------ Provided data ------

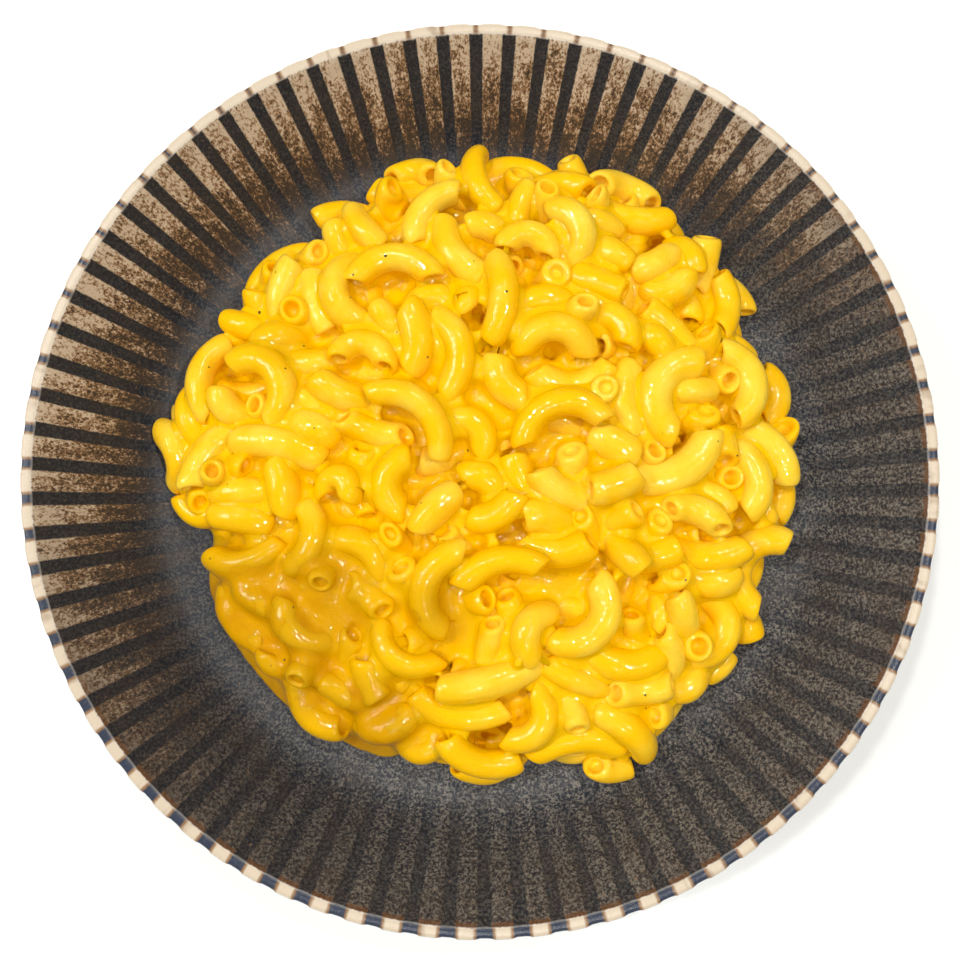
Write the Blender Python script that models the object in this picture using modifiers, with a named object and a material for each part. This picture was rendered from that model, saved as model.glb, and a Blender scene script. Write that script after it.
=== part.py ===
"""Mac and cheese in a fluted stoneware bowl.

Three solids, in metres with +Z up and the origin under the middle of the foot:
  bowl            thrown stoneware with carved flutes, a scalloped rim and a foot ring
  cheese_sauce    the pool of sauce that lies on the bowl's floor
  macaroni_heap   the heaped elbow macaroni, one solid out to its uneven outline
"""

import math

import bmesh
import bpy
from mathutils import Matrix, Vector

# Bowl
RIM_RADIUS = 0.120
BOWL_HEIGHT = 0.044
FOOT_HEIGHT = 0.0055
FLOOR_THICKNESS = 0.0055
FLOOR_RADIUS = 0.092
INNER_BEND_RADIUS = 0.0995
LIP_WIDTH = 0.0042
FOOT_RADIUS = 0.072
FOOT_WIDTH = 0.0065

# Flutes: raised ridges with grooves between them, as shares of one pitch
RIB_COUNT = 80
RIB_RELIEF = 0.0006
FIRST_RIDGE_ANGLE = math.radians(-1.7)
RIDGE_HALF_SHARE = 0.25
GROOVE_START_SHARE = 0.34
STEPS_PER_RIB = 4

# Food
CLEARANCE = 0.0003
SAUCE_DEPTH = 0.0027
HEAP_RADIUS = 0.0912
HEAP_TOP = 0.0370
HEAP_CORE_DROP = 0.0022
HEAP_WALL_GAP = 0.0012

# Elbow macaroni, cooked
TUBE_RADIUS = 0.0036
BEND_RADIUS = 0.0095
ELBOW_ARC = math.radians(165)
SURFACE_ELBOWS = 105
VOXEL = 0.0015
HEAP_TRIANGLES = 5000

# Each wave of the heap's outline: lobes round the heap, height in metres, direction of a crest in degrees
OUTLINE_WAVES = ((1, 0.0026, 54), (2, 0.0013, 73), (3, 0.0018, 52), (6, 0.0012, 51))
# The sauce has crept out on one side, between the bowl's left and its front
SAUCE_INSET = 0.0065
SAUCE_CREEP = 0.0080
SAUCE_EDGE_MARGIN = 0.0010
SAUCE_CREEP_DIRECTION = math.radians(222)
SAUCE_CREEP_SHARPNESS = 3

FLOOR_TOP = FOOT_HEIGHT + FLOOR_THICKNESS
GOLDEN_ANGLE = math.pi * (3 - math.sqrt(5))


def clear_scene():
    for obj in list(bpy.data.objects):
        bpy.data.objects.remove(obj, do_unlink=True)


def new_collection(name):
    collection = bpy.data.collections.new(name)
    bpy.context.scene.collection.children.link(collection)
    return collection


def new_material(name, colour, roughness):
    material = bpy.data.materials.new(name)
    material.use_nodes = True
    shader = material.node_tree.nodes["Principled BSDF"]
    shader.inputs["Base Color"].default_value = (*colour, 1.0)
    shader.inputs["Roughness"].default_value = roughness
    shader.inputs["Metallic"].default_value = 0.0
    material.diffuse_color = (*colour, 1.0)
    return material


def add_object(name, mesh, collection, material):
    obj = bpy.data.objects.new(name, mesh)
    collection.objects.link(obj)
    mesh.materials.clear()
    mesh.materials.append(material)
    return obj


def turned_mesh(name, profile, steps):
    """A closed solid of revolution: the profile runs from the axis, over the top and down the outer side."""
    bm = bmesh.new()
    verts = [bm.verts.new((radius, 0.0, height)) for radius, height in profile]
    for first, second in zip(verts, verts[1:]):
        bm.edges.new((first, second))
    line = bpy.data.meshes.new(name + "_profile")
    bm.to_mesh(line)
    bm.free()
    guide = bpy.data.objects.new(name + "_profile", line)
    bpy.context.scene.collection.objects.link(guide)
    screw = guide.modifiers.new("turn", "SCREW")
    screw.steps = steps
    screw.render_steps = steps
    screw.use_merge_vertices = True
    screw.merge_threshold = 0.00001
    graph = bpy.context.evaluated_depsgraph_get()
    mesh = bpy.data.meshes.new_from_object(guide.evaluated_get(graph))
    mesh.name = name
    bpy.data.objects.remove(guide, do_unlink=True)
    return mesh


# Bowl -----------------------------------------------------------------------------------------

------

Instruction: Set down the lines above as they stand, starting with the first line and ending with the line that contains "import math".

Right answer:
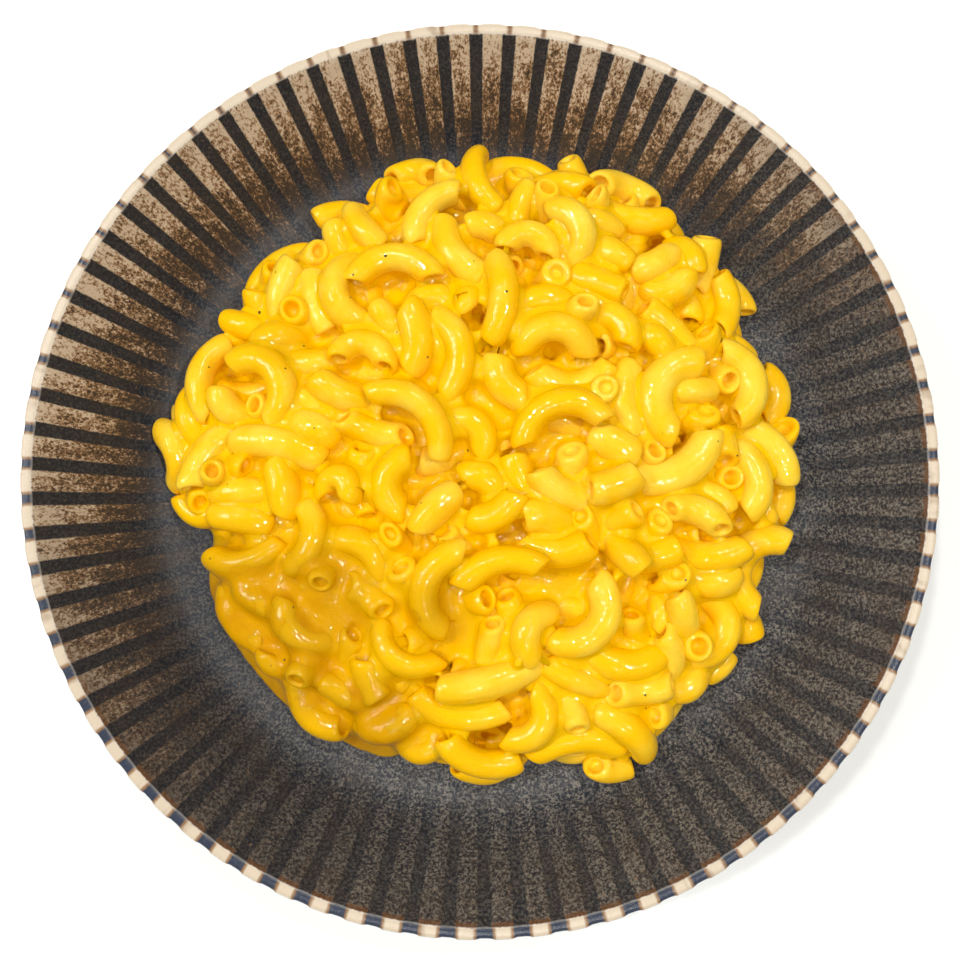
Write the Blender Python script that models the object in this picture using modifiers, with a named object and a material for each part. This picture was rendered from that model, saved as model.glb, and a Blender scene script. Write that script after it.
=== part.py ===
"""Mac and cheese in a fluted stoneware bowl.

Three solids, in metres with +Z up and the origin under the middle of the foot:
  bowl            thrown stoneware with carved flutes, a scalloped rim and a foot ring
  cheese_sauce    the pool of sauce that lies on the bowl's floor
  macaroni_heap   the heaped elbow macaroni, one solid out to its uneven outline
"""

import math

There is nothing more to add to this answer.